I remember a feeling of bracing to catch people. This is a composite or fabrication but a group of young men coming through the gate across the street, We're scanning them, trying to anticipate. One is in a t-shirt, the rest in long sleeves but no coats, all have their arms wrapped around their bodies, the tongues of their shoes are flapping because their shoelaces are in the plastic pouches the jail uses to consolidate peoples' property. Two or three other volunteers are grabbing hoodies from the clothing bin and they hold them out to the young men who take them like runners take cups of water, because they almost always were running the last ten or twenty feet, or slipping rather on the sidewalk in front of the tent we never quite managed to clear of ice. Hats and gloves are snatched from the table where we laid them out. The first few seconds are chaos, always, and we hustle people toward the glow of the heaters and then it's tight and anxious minutes of sorting out who needs to go where, who has a ride coming, phone calls, maybe a couple people suck down a smoke.
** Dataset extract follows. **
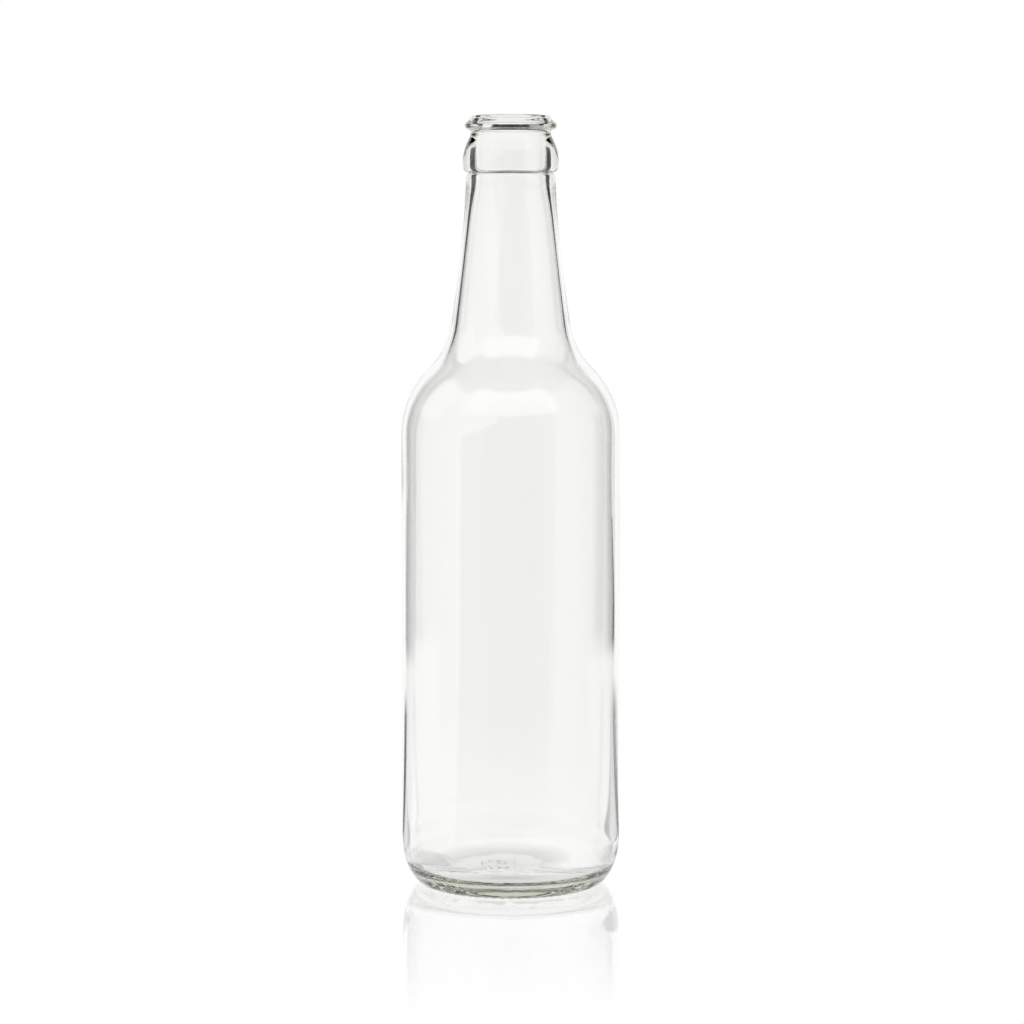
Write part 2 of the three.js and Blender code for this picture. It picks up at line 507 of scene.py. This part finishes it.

Then in about 15 minutes it's quiet again, just volunteers re-stocking, trudging in circles around the tent to stay warm. I shake a couple water bottles to see if they're frozen through yet, and set the hardest ones on a chair in front of the heaters in the vain hope that they'll thaw. I light a cigarette and bum one to another volunteer and we chitchat, stamping our feet in the small area we dug out of the knee-high snow. We talk about the eco-friendly chemical hand warmers someone donated don't work, astrology, just dumb shit to make a friendly noise. It helps.

Then the feeling of bracing to catch people, the scene of clamor and desperation, grace notes where a released guy makes jokes, and then we do that maybe one or on a bad day two more times before our shift ends and second shift comes to relieve us. It has only been three hours and despite the layers and layers of socks and wool long johns and sweaters I can't feel my toes, I can't feel my legs. It's dark and it feels like it has always been dark, the days are so short. The sodium glare of the streetlights throws overlapping shadows that are exhausting to decrypt.

It seems like nothing, right, or melodramatic. It's almost better when all I could say is "It was bad. It was so fucking bad." It's so bad that you forget why it's happening, it's so bad that you forget that it doesn't have to happen. There is no larger narrative you can hold onto in the moment, which didn't even occur to me then but now is really frightening.

It took me a long time to realize that there it's not stealing valor or whatever for me to admit that I have experienced harm, however voluntary (in the sense that responding to a hostage situation is voluntary) at the hands of the jail. There is no meaning to be derived from attempting to parse the degrees of suffering that separate me from someone who was incarcerated, because there are only different types of damage. And there is no meaning to be derived from suffering anyway, I suspect, at least not the type inflicted by a county jail.

It's much more pleasant now. It's positively balmy, the trees have new leaves and the geese stroll along the median where we post up, though we do chase them away when they get too close because if we give them an inch they'll overrun the snack table for sure. As a group we're starting to be able to look forward again which brings its own worries, because I can't imagine I'm the only one who wonders if we can keep this up. Maybe the day will come when I personally can't, maybe someone else will take my place, maybe this turns into a million-dollar-a-year nonprofit that ends up subsumed in city politics. Maybe in fifty years the jail comes down and it won't actually have mattered too too much in the grand scheme of things if I was there in the winter or not. If I could truly understand all the myriad branching ramifications of my actions I likely would be to scared to actually do anything, so probably best to just keep plugging along just in case. This did help.